What to produce: Only the lines from the start up to and including the line containing "plug_jack();" should be repeated, word for word.

Exercise input:

= = = = = = =

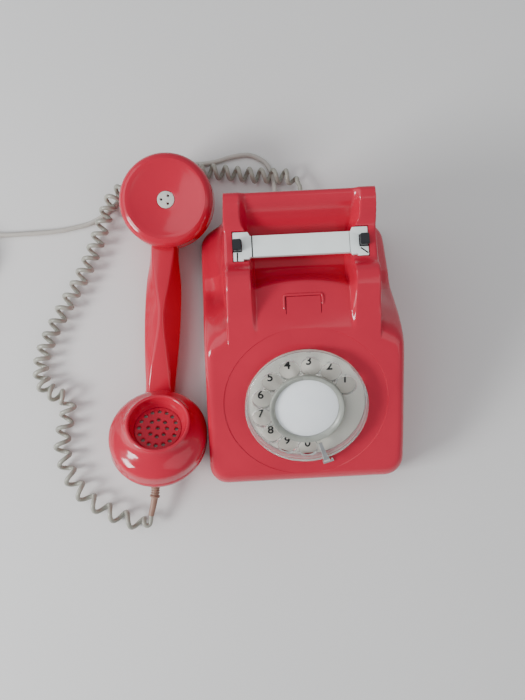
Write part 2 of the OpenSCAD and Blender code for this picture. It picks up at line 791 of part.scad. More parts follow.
module line_plug() {
  color("ivory") translate(plug_at) rotate([90, 0, 0]) difference() {
    rotate_extrude() polygon([[0, -14], [3, -14], [4, -2], [7.6, 4], [8.4, 8], [8.4, 26], [7.4, 30],
      [5, 31], [0, 31]]);
    translate([0, 0, 25]) cylinder(h = 9, r = 3);
  }
}

module plug_jack() {
  color("gold") translate(plug_at) rotate([90, 0, 0]) {
    translate([0, 0, 25]) cylinder(h = 6.5, r = 3);
    translate([0, 0, 31]) cylinder(h = 14, r = 3.2);
    translate([0, 0, 45]) cylinder(h = 3, r = 2.4);
    translate([0, 0, 48]) cylinder(h = 5, r1 = 3.1, r2 = 1.2);
  }
}

base_plate();
rubber_feet();
case();
blanking_plug();
carrying_bar();
bar_screws();
number_plate();
finger_stop();
dial_frame();
dial_bridge();
dial_screws();
pulse_contacts();
finger_wheel();
label_card();
label_cover();
dial_spindle();
main_gear();
pinion_shaft();
pulse_cam();
governor_gear();
governor_shaft();
governor_weights();
plunger_left();
plunger_right();
plunger_springs();
switch_bracket();
switch_rocker();
switch_contacts();
bell_bracket();
gong_left();
gong_right();
gong_screws();
bell_core();
bell_coils();
bell_armature();
bell_clapper();
circuit_board();
board_standoffs();
induction_coil();
capacitor();
terminal_block();
terminal_screws();
cord_clamp();
line_boot();
handset_cord_boot();
handset_handle();
earpiece_cap();
ear_insert();
receiver_capsule();
mouthpiece_cap();
mouth_grille();
transmitter_capsule();
handset_boot();
handset_cord();
line_cord();
line_cord_coil();
cord_tie();
line_plug();
plug_jack();
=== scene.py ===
"""Compact rotary desk telephone: the looks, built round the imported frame."""
import json
import math

import bmesh
import bpy
import numpy as np
from mathutils import Matrix, Vector


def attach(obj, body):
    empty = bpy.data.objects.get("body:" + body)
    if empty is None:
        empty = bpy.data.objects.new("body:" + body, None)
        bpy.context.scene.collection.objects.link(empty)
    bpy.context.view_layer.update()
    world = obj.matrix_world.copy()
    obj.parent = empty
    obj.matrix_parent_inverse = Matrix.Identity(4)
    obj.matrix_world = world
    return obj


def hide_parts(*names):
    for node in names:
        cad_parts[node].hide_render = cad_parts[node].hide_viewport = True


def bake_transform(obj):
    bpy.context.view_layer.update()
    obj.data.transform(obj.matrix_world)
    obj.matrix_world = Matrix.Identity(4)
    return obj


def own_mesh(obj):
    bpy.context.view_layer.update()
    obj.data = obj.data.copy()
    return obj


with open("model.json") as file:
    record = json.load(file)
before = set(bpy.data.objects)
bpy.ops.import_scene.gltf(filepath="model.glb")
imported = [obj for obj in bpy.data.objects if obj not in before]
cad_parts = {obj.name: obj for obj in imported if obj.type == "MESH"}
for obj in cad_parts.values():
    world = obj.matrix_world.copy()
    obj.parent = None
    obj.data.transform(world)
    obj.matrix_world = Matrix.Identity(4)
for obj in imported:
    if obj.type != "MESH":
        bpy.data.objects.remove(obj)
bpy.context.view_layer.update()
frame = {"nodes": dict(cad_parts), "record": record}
NODES = frame["nodes"]
MM = 0.001

# ---- camera ----

CAMERA_PLACE = (-0.0289, -0.0516, 0.4637)
CAMERA_PITCH = 6.57
CAMERA_YAW = -0.55
CAMERA_ROLL = -2.97
LENS = 34.17


def make_camera():
    data = bpy.data.cameras.new("camera")
    data.sensor_width = 36.0
    data.lens = LENS
    data.clip_start = 0.01
    cam = bpy.data.objects.new("camera", data)
    bpy.context.scene.collection.objects.link(cam)
    turn = (
        Matrix.Rotation(math.radians(CAMERA_YAW), 4, "Y")
        @ Matrix.Rotation(math.radians(CAMERA_PITCH), 4, "X")
        @ Matrix.Rotation(math.radians(CAMERA_ROLL), 4, "Z")
    )
    cam.matrix_world = Matrix.Translation(CAMERA_PLACE) @ turn
    bpy.context.scene.camera = cam


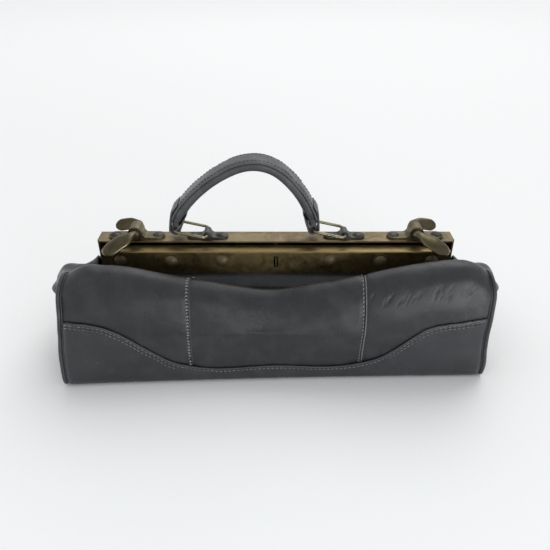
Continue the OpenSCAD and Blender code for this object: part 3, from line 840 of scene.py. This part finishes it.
def end_fold(side, front):
    """Half of an end: a sheet from a corner line to the middle line."""
    rows = 34
    rim = corner_line(front_profile if front else back_profile, side)
    count = len(rim)
    fold = catmull([(side * x, 0, z) for x, z in FOLD], count)
    share = np.linspace(0, 1, rows)[:, None]
    along = np.linspace(0, 1, count)
    inward = smooth(0.8, 1.0, along)
    rim_x = (rim[:, 0] - side * 0.0012) * (1 - inward) + side * FRAME_END * inward
    sunk_y = rim[:, 1] + (0.0013 if front else -0.0013) * (1 - inward)
    toward = np.sin(share * math.pi / 2) ** 1.25
    x = rim_x + (fold[:, 0] - rim_x) * toward
    z = rim[:, 2] + (fold[:, 2] - rim[:, 2]) * toward
    g = np.stack([x, sunk_y * (1 - share), z], 2)
    along = along[None, :]
    loose = np.sin(share * math.pi)
    buckle = 0.0042 * np.sin(along * 9.4 + share * 2.2) * loose * smooth(0.05, 0.35, along)
    pleat = 0.0035 * np.sin(share * 9.4 + 0.6) * smooth(0.45, 0.75, along) * (1 - smooth(0.93, 1, along))
    soft = noise(g, 0.055, 11) * 0.0009 + noise(g, 0.02, 12) * 0.0003
    low_down = 1 - smooth(0.42, 0.68, along)
    g[..., 0] += side * ((buckle + pleat) * low_down + soft) * loose * (1 - smooth(0.82, 0.98, along))
    rise = g[..., 2] - EAR_Z
    ear = np.exp(-(rise / np.where(rise > 0, 0.011, 0.024)) ** 2) * np.exp(-((share - 0.78) / 0.24) ** 2)
    g[..., 0] += side * (0.0145 if front else 0.003) * ear * (1 - smooth(0.5, 0.7, along))
    g[..., 2] = np.maximum(g[..., 2], 0.0026)
    return g


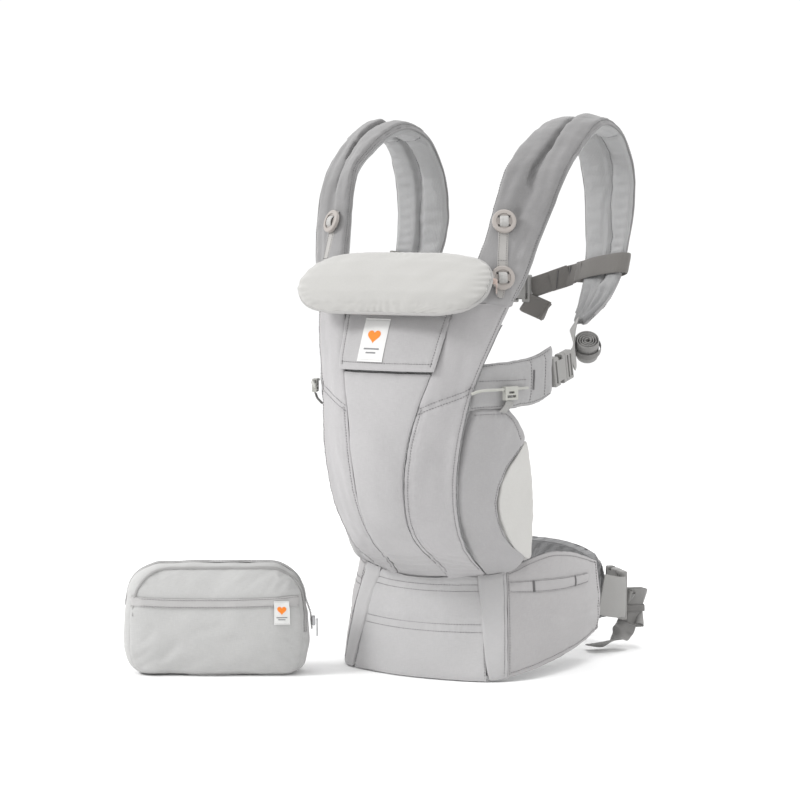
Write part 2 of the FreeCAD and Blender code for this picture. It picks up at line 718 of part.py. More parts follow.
def pouch_place(shape):
    moved = shape.copy()
    turn = FreeCAD.Rotation(V(0, 0, 1), POUCH_TURN)
    moved.Placement = FreeCAD.Placement(POUCH_PLACE, turn).multiply(shape.Placement)
    return moved


def rounded_outline(z, half_x, half_y, corner):
    """Rounded rectangle at one height, as a polygon."""
    points = []
    for cx, cy, start in ((1, 1, 0), (-1, 1, 90), (-1, -1, 180), (1, -1, 270)):
        for a in steps(start, start + 90, 4):
            points.append(V(cx * (half_x - corner) + corner * math.cos(math.radians(a)),
                            cy * (half_y - corner) + corner * math.sin(math.radians(a)), z))
    return points


def make_pouch():
    # rows: height, half width, half depth
    rows = [(0, 86, 20), (4, 94, 23.5), (12, 101, 25), (32, 105.5, 25), (70, 105, 24),
            (98, 100, 22), (113, 93, 19), (124, 81, 14), (130, 64, 7)]
    sections = [rounded_outline(z, hx, hy, min(18, hy * 0.95)) for z, hx, hy in rows]
    body = loft(sections)
    save("pouch_body", pouch_place(body))

    # the zip tape runs up one end of the pouch, over its top and down the other end
    route = [V(109.5, 0, 52), V(108.6, 0, 75), V(104, 0, 98), V(96, 0, 116), V(82, 0, 128),
             V(62, 0, 132.5), V(-60, 0, 132.5), V(-80, 0, 127), V(-94, 0, 115),
             V(-103, 0, 98), V(-107.5, 0, 82)]
    inside = [p * (1 - 1.2 / p.Length) for p in route]
    outline = route + inside[::-1]
    tape = Part.Face(Part.makePolygon(outline + outline[:1])).extrude(V(0, ZIP_WIDTH, 0))
    tape.translate(V(0, -ZIP_WIDTH / 2, 0))
    save("pouch_zip", pouch_place(tape))
    slider = block(-2.2, 2.2, 4.5, 5.5)
    slider = slider.makeFillet(1.2, slider.Edges)
    save("zip_slider", pouch_place(place(slider, V(112.8, 0, 60), V(1, 0, 0.04), V(0, 0, 1))))
    barrel = Part.makeCylinder(1.2, 6, V(0, -3, 9), V(0, 1, 0))
    pull = block(-1, 1, 3, 10).cut(block(-3, 3, 1.4, 2.4, z=-6)).fuse(barrel)
    save("zip_pull", pouch_place(place(pull, V(117, 0, 52), V(1, 0, 0), V(0, 0, 1))))
    label = Part.makeBox(21, 0.9, 28, V(66, -26.2, 60))
    save("pouch_label", pouch_place(label))


os.makedirs("parts", exist_ok=True)
make_belt()
make_front_panel()
make_leg_panels()
make_underarm_wing()
make_seat_adjuster()
make_underarm_buckles()
make_straps()
make_strap_buttons()
make_pillow()
make_cross_strap()
make_waist_buckle()
make_pouch()
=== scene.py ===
"""Looks of the soft baby carrier and its pouch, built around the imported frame.

Metres, in the frame's own axes: X to the viewer's right of the front panel, Y back to the
wearer, Z up. Shapes are sampled from the frame's solids by casting rays at them, so that
each soft piece lies where its solid is, and then get their padding, seams and stitches.
"""
import math

import bpy
import numpy as np
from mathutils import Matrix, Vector, noise
from mathutils.bvhtree import BVHTree


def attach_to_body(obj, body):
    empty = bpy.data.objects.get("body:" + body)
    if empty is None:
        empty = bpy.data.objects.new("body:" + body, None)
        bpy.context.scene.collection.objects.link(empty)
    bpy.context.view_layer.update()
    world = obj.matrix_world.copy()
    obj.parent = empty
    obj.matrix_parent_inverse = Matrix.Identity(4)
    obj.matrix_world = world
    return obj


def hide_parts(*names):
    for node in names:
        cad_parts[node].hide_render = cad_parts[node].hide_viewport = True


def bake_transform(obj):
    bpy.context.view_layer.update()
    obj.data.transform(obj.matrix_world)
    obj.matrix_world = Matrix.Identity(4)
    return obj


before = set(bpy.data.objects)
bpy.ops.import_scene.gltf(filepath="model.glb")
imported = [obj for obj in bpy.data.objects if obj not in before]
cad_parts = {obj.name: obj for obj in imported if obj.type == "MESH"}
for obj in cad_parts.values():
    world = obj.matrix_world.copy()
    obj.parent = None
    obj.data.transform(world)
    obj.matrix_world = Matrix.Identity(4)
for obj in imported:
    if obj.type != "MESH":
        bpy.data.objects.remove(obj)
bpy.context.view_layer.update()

CARRIER = "carrier"
SIDES = ("left", "right")
TURN = {"left": -1, "right": 1}
MIRROR = np.array([-1.0, 1.0, 1.0])
EDGE_INSET = 0.0006
# width and thickness of the narrow straps' webbing
NARROW_WEB = (0.0250, 0.0018)
SWELL_FRAMES = 18

# ---- grids and meshes ---------------------------------------------------------------


def unit(v):
    return v / np.maximum(np.linalg.norm(v, axis=-1, keepdims=True), 1e-12)


def tree_of(names):
    """Ray-casting tree over the solids of some nodes."""
    points, faces = [], []
    for name in names:
        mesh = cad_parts[name].data
        base = len(points)
        points += [v.co.copy() for v in mesh.vertices]
        faces += [[base + i for i in p.vertices] for p in mesh.polygons]
    return BVHTree.FromPolygons(points, faces)


def planar(across, along, inwards, reach=1.0):
    """Rays along one direction; a row is a place along `along`, a column across."""
    a, b, d = Vector(across), Vector(along), Vector(inwards)
    return lambda row, col: (a * col + b * row - d * reach, d, 2 * reach)


def polar(centre, axis, zero, reach):
    """Rays towards an axis; a row is an angle in radians, a column a place on the axis."""
    c, k = Vector(centre), Vector(axis)
    x = Vector(zero)
    y = k.cross(x)

    def shoot(row, col):
        out = x * math.cos(row) + y * math.sin(row)
        return c + k * col + out * reach, -out, reach
    return shoot


def cast(trees, shoot, row, col):
    origin, way, reach = shoot(row, col)
    near = trees[0].ray_cast(origin, way, reach)[0]
    if near is None:
        return None
    far = trees[1].ray_cast(origin + way * reach, -way, reach)[0]
    return None if far is None else (near, far)


def ease(values, times):
    """Smooths along the first axis and keeps both ends."""
    v = np.array(values, float)
    for _ in range(times):
        v[1:-1] = (v[:-2] + 2 * v[1:-1] + v[2:]) / 4
    return v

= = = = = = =

Result below:
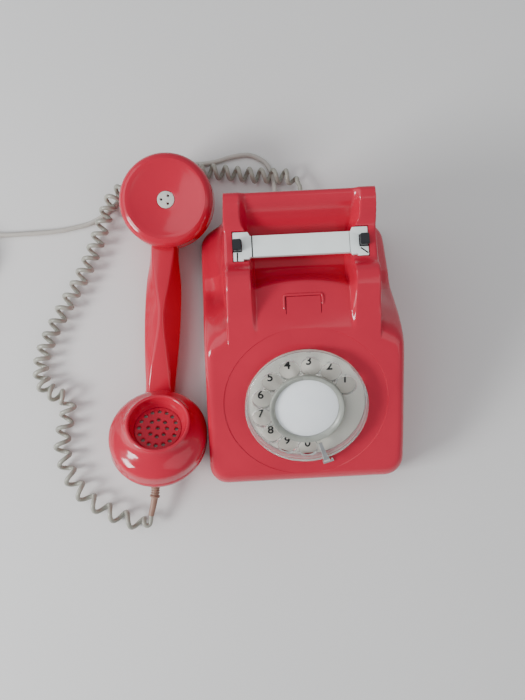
Write part 2 of the OpenSCAD and Blender code for this picture. It picks up at line 791 of part.scad. More parts follow.
module line_plug() {
  color("ivory") translate(plug_at) rotate([90, 0, 0]) difference() {
    rotate_extrude() polygon([[0, -14], [3, -14], [4, -2], [7.6, 4], [8.4, 8], [8.4, 26], [7.4, 30],
      [5, 31], [0, 31]]);
    translate([0, 0, 25]) cylinder(h = 9, r = 3);
  }
}

module plug_jack() {
  color("gold") translate(plug_at) rotate([90, 0, 0]) {
    translate([0, 0, 25]) cylinder(h = 6.5, r = 3);
    translate([0, 0, 31]) cylinder(h = 14, r = 3.2);
    translate([0, 0, 45]) cylinder(h = 3, r = 2.4);
    translate([0, 0, 48]) cylinder(h = 5, r1 = 3.1, r2 = 1.2);
  }
}

base_plate();
rubber_feet();
case();
blanking_plug();
carrying_bar();
bar_screws();
number_plate();
finger_stop();
dial_frame();
dial_bridge();
dial_screws();
pulse_contacts();
finger_wheel();
label_card();
label_cover();
dial_spindle();
main_gear();
pinion_shaft();
pulse_cam();
governor_gear();
governor_shaft();
governor_weights();
plunger_left();
plunger_right();
plunger_springs();
switch_bracket();
switch_rocker();
switch_contacts();
bell_bracket();
gong_left();
gong_right();
gong_screws();
bell_core();
bell_coils();
bell_armature();
bell_clapper();
circuit_board();
board_standoffs();
induction_coil();
capacitor();
terminal_block();
terminal_screws();
cord_clamp();
line_boot();
handset_cord_boot();
handset_handle();
earpiece_cap();
ear_insert();
receiver_capsule();
mouthpiece_cap();
mouth_grille();
transmitter_capsule();
handset_boot();
handset_cord();
line_cord();
line_cord_coil();
cord_tie();
line_plug();
plug_jack();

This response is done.